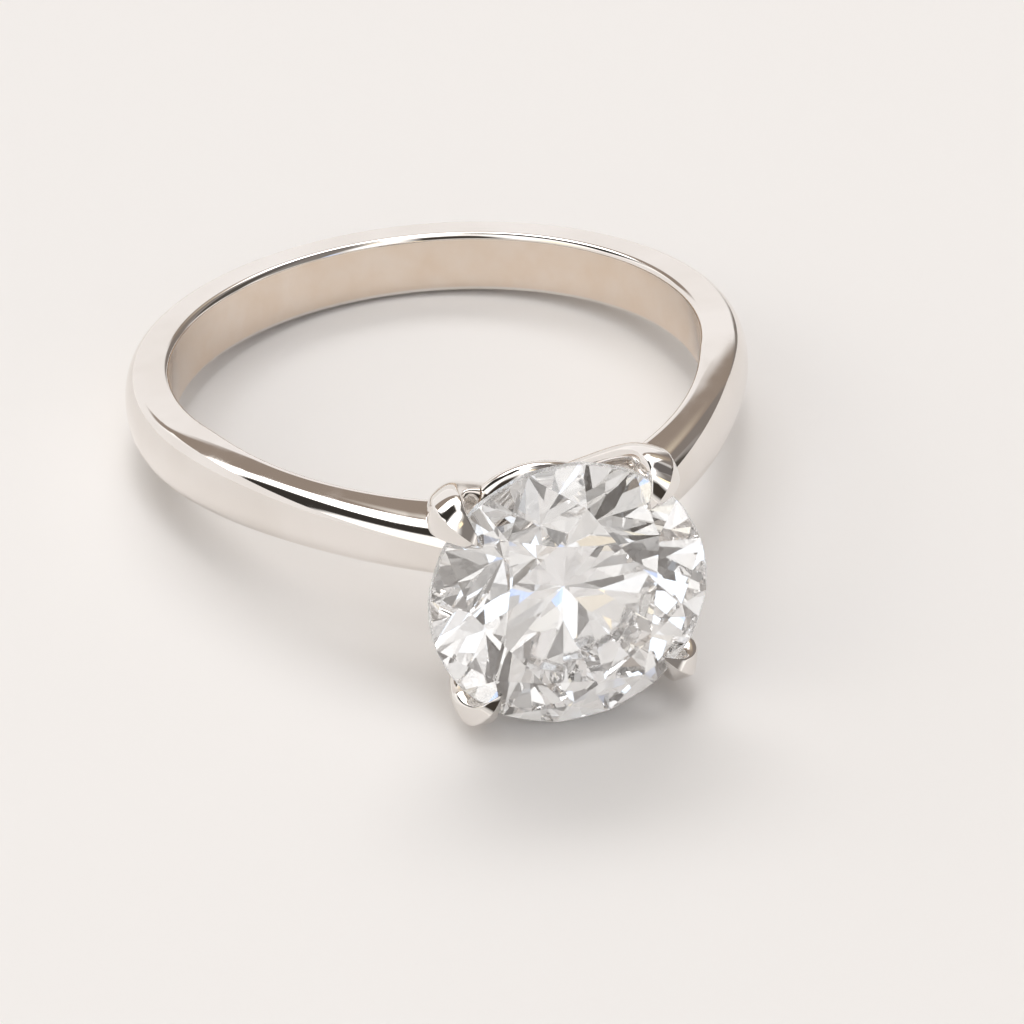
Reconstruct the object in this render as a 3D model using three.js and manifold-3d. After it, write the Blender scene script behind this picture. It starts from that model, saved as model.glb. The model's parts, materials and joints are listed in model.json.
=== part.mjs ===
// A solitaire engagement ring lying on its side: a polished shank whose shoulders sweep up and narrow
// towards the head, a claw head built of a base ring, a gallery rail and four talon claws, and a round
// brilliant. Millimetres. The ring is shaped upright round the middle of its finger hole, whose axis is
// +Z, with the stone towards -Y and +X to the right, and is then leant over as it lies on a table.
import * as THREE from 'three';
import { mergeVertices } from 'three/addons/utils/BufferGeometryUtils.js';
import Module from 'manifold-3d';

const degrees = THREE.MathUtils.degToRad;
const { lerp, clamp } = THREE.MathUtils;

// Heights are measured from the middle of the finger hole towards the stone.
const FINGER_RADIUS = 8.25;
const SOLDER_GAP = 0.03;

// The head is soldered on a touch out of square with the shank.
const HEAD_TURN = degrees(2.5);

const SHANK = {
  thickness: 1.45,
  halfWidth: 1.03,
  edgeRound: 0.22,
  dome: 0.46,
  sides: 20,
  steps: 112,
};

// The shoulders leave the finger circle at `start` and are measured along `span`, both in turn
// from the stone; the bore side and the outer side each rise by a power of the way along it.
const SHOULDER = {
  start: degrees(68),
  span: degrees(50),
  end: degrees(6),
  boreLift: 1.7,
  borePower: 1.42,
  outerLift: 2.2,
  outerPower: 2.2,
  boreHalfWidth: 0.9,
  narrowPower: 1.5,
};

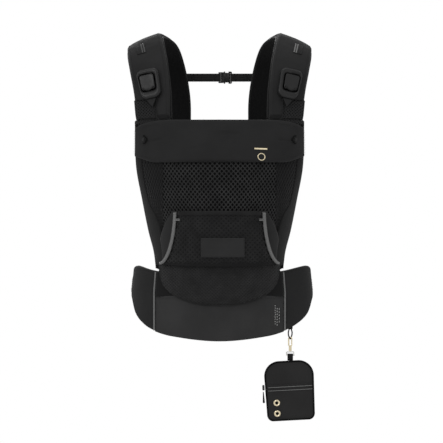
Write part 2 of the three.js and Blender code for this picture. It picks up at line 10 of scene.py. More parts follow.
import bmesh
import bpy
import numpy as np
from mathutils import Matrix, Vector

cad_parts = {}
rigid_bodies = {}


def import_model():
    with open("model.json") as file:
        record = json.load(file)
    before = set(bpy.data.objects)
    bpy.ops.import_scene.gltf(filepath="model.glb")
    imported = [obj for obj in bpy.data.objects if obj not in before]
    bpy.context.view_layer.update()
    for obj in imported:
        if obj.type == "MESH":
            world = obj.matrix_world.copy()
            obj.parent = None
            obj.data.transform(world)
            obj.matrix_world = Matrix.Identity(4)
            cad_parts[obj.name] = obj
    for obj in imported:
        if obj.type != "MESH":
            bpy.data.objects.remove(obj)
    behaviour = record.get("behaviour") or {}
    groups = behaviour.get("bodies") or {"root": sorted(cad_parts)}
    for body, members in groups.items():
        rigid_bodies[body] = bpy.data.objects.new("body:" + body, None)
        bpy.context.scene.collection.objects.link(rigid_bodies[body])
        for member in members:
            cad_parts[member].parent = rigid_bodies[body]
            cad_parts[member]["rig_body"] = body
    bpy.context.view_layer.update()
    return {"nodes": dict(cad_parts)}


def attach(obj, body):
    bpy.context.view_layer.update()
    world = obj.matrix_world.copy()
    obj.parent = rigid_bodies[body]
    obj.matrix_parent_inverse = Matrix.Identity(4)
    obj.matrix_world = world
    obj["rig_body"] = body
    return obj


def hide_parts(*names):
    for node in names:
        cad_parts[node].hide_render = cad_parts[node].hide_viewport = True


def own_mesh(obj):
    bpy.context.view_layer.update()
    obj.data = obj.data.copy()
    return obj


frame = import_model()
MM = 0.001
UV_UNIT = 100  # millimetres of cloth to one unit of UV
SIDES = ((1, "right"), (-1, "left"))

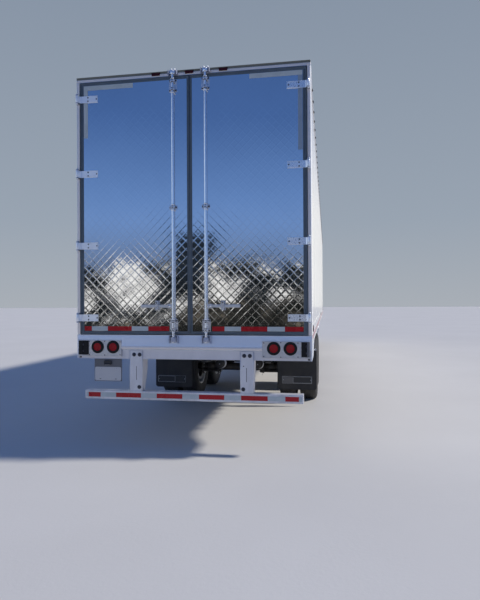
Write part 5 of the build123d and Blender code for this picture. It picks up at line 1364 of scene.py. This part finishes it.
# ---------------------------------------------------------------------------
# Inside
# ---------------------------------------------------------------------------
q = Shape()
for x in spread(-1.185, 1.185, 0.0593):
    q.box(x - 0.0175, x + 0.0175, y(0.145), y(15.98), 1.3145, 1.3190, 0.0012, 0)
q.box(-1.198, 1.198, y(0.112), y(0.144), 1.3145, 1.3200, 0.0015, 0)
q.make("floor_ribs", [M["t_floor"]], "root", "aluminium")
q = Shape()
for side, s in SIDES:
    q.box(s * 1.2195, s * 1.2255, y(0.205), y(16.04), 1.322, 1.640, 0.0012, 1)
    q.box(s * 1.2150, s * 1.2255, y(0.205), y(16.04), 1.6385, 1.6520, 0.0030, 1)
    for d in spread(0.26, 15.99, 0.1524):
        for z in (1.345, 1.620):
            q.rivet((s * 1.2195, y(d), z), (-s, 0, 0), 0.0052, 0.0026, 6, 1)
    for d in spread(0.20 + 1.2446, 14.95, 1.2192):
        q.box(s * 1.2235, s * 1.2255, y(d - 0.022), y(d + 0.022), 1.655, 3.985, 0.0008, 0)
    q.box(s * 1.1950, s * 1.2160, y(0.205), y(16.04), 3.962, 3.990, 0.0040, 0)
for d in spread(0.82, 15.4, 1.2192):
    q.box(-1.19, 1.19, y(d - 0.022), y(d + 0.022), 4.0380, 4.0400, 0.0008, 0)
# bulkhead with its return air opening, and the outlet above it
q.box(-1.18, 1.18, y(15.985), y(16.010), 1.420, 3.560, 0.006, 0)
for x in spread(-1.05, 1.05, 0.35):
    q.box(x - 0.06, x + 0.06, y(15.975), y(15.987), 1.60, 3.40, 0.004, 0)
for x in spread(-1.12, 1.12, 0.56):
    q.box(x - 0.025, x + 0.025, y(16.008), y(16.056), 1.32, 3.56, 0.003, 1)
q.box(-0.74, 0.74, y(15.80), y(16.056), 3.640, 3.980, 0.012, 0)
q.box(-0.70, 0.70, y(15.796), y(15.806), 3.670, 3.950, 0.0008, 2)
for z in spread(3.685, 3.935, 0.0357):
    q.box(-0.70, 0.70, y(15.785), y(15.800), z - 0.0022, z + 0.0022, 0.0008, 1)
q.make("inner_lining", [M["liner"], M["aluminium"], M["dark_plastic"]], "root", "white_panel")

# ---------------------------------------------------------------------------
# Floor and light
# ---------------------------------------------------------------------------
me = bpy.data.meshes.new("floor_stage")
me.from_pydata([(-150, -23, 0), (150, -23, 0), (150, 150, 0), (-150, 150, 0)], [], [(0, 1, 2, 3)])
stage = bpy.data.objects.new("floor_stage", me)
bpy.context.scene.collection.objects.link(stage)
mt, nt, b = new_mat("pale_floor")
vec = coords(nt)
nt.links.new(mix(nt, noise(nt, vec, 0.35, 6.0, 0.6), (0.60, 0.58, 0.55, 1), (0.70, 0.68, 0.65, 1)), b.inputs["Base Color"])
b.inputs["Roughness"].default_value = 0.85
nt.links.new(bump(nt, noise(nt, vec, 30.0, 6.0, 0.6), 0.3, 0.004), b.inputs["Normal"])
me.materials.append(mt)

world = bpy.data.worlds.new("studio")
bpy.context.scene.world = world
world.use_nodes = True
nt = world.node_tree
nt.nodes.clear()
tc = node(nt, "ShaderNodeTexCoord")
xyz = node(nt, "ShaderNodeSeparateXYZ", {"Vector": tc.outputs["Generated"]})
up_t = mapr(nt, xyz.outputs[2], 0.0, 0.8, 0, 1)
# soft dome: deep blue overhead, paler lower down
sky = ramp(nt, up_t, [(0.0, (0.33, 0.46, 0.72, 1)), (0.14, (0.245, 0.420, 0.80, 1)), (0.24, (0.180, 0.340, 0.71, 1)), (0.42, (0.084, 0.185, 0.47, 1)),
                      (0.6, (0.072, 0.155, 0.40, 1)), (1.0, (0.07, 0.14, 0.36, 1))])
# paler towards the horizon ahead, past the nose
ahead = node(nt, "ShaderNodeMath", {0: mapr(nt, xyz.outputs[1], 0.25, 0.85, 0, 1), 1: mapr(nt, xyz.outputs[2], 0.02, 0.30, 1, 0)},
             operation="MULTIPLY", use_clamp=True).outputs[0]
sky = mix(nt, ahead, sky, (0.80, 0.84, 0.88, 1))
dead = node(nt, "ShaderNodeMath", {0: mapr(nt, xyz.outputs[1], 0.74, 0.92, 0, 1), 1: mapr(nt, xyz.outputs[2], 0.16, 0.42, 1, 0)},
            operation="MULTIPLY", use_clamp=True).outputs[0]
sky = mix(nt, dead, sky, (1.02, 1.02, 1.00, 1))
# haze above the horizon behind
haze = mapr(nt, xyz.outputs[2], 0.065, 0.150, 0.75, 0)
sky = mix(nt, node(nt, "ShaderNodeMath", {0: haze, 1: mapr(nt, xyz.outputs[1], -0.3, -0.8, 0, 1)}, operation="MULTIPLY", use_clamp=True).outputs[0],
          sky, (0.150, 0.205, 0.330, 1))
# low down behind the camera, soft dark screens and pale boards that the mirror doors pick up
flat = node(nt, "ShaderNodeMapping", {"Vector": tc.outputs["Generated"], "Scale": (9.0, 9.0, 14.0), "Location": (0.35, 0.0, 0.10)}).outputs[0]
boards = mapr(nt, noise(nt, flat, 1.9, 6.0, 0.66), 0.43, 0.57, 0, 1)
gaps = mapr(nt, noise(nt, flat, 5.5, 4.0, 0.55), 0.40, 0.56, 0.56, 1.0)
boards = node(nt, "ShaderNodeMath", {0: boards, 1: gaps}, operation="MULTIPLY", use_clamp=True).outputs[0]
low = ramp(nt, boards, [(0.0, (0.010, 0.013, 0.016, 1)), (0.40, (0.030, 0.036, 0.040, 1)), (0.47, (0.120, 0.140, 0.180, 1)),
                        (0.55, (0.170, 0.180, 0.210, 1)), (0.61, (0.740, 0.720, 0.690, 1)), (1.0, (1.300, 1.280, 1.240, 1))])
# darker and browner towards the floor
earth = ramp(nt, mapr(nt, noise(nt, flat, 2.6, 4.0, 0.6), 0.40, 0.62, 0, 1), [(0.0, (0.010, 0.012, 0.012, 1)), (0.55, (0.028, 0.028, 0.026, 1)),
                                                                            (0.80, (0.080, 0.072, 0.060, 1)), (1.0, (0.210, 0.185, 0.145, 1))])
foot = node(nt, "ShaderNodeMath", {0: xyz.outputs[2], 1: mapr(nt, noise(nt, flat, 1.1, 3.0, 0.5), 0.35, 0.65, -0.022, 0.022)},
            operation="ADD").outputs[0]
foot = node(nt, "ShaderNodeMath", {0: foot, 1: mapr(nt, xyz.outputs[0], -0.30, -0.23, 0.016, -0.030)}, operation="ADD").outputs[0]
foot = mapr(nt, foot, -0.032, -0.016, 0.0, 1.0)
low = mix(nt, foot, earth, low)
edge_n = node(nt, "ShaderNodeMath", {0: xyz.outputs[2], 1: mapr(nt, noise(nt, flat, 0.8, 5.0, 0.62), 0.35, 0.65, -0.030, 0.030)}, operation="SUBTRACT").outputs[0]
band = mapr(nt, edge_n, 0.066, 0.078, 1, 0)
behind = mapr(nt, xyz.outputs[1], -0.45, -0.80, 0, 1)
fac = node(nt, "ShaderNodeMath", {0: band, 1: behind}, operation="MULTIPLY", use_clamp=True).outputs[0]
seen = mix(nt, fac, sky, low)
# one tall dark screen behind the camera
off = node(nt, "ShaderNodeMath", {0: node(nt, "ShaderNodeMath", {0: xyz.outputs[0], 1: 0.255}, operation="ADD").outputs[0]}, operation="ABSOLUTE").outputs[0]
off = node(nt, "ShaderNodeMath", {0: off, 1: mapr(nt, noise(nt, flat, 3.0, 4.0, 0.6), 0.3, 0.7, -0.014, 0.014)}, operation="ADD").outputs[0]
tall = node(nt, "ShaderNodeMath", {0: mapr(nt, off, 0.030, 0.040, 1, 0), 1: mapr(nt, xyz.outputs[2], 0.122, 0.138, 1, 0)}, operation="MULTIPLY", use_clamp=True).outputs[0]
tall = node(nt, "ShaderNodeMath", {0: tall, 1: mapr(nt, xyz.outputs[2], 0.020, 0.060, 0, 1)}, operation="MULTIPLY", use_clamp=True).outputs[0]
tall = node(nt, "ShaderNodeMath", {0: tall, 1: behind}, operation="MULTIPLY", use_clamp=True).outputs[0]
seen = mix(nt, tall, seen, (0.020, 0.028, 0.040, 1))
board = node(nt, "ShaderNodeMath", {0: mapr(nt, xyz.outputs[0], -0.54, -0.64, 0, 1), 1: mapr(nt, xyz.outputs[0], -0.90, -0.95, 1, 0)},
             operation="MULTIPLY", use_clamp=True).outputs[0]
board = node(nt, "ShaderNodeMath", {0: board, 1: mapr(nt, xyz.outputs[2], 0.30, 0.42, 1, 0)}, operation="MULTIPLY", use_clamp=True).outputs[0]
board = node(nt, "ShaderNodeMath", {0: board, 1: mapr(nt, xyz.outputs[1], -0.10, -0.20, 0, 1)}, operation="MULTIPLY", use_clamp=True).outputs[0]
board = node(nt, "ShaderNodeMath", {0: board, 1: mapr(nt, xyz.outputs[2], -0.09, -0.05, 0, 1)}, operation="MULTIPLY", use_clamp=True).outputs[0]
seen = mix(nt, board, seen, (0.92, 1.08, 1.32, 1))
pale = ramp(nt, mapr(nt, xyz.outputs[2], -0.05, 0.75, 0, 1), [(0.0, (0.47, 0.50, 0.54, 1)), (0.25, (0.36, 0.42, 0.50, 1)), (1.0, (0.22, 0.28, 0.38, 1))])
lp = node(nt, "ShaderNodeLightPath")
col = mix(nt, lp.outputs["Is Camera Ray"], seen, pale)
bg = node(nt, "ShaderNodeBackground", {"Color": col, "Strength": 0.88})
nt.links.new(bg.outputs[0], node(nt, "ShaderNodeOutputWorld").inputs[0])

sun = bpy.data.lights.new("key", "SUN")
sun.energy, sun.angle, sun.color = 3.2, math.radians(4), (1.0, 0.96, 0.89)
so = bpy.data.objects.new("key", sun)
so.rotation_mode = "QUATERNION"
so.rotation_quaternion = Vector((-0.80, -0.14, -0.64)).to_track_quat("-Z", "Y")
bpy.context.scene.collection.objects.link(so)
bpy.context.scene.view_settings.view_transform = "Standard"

━━━━━━━━━━━━━━━━

**WHAT YOU ARE ASKED TO DO:**
Filter lines by "copy" and return each hit.

**RESULT OF THIS TASK:**
            world = obj.matrix_world.copy()
    world = obj.matrix_world.copy()
    obj.data = obj.data.copy()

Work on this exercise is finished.